In the last wee while, I have made a peculiar assortment of things, even odder when I see them brought together now.
Twenty seven high vis, Velcro armbands are now ready to help Our Dear Girl’s harried teachers keep track of a mob of excited preschoolers when out and about in the park. I am so grateful that is not my job, I would have an ulcer in a week.
Fluorescent colours disquiet me. I appreciate their role in keeping folks safe but their complete lack of naturalness jars the eyes which I guess is the point. I am an old enough to have worn florescent colours in the early eighties and have shuddered about it ever since.

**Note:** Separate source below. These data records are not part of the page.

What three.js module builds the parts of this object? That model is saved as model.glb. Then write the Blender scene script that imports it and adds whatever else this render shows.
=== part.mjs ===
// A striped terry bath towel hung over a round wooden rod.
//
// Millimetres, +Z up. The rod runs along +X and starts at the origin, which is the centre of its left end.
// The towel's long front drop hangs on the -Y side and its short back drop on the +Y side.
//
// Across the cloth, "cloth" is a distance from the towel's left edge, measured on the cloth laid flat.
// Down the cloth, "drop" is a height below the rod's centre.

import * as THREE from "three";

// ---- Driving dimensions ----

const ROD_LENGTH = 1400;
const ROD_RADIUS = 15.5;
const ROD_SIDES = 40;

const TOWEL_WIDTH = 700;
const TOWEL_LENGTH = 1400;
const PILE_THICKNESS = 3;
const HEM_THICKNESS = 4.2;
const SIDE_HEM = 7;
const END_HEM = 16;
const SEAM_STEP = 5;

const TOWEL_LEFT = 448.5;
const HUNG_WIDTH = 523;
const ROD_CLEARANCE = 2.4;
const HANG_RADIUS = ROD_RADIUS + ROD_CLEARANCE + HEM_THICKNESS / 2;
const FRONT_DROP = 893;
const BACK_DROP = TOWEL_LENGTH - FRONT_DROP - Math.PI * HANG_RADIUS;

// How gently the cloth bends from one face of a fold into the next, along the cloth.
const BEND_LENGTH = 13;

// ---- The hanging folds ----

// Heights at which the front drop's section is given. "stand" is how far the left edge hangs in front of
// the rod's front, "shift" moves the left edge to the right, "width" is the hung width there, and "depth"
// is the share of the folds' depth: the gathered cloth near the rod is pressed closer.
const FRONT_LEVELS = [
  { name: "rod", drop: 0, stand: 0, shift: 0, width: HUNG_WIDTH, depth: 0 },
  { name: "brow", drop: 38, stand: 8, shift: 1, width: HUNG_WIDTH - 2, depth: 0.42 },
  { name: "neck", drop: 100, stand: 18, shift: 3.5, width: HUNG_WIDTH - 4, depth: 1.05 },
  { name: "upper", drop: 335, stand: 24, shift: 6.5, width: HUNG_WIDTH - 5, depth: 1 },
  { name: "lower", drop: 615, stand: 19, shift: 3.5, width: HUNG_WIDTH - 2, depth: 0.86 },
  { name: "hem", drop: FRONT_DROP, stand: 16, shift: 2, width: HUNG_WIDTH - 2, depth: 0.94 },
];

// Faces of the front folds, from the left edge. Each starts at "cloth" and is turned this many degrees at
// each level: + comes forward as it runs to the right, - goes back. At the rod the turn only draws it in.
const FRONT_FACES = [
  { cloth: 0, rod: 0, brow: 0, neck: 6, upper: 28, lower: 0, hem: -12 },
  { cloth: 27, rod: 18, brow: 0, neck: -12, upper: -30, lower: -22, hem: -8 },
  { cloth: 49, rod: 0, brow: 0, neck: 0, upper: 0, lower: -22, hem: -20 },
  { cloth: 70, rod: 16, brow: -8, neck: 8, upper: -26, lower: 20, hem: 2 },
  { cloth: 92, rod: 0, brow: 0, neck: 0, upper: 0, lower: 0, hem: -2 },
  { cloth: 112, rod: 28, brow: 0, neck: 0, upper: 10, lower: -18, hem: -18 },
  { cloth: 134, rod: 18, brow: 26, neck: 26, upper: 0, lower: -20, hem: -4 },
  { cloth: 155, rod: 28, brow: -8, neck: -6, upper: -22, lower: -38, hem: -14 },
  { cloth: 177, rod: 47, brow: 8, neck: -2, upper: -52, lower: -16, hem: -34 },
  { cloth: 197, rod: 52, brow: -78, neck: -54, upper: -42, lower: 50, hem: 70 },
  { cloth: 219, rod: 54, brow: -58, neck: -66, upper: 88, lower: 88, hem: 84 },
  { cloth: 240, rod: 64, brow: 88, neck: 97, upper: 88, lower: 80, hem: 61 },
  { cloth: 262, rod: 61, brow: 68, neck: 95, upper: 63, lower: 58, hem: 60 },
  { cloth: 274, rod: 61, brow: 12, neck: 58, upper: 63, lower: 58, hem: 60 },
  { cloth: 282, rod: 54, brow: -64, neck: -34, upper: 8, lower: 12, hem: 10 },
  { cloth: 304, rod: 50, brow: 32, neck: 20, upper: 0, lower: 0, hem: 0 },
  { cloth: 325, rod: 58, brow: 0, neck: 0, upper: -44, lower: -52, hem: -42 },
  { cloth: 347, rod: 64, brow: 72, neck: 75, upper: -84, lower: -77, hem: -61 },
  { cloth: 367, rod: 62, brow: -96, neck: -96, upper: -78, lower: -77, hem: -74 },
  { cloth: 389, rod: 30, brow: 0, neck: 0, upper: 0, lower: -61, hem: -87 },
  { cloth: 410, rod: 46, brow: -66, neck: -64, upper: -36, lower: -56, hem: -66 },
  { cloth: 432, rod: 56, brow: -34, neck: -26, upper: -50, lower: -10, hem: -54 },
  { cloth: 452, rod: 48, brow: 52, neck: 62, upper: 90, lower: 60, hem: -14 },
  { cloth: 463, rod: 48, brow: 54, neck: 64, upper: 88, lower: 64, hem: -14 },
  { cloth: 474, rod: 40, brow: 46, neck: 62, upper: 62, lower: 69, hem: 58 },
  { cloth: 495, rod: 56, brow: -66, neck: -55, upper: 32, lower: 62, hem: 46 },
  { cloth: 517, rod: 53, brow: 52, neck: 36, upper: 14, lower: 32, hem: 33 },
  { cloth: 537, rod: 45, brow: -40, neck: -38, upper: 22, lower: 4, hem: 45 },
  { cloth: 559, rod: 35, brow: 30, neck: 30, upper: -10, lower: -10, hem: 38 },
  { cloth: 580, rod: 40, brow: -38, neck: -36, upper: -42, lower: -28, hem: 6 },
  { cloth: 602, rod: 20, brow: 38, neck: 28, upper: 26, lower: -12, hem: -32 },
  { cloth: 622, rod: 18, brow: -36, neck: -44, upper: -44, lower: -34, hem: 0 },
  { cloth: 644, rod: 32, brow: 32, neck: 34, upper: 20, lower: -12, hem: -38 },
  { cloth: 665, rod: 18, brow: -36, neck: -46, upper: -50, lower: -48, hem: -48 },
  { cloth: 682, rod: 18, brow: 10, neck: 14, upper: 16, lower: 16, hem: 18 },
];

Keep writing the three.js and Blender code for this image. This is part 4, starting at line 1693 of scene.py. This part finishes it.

Then there was the dolly project…
…a spooky bit of remodelling a store bought, soft bodied dolly for a theatre production My Man is organising. The doll is gradually assembled through the play so the trusty velcro came out again to provide a strong, instant attachment. The play notes specify a red dress with white polka dots so that required a custom spot of making too.
It was good to have these done and the doing was pleasant but the sweetest pleasure of all was this:
Knitting socks in front of a campfire in the middle of the bush, towering manna gums looking on, the sounds of Our Dear Girl turning a giant log into her Command Ship, Our Dear Boy gathering wood for his own little fire and My Man next to me quietly gazing into the fire. OK there were just moments of this before someone fell of something, poked someone with a stick or got cross but they were blessed moments.
These socks are Rivercat socks by Brenda Patipa from Knitty Spring 2011. They seemed to effortlessly complete themselves due to the beguiling pattern stitch, small triangles which form and reform through decreases and yarn overs. Not only do the triangles grow in a very addictive manner but they skew as you knit them because of the linear decreases.
The yarn is some highly processed, once-was-wool-maybe, Schoppel Admiral Tweed Bunt in a colour called numbers. It is made in Germany but who knows where the sheep lived. Ravelry notes here.
May your making take you odd roads this week.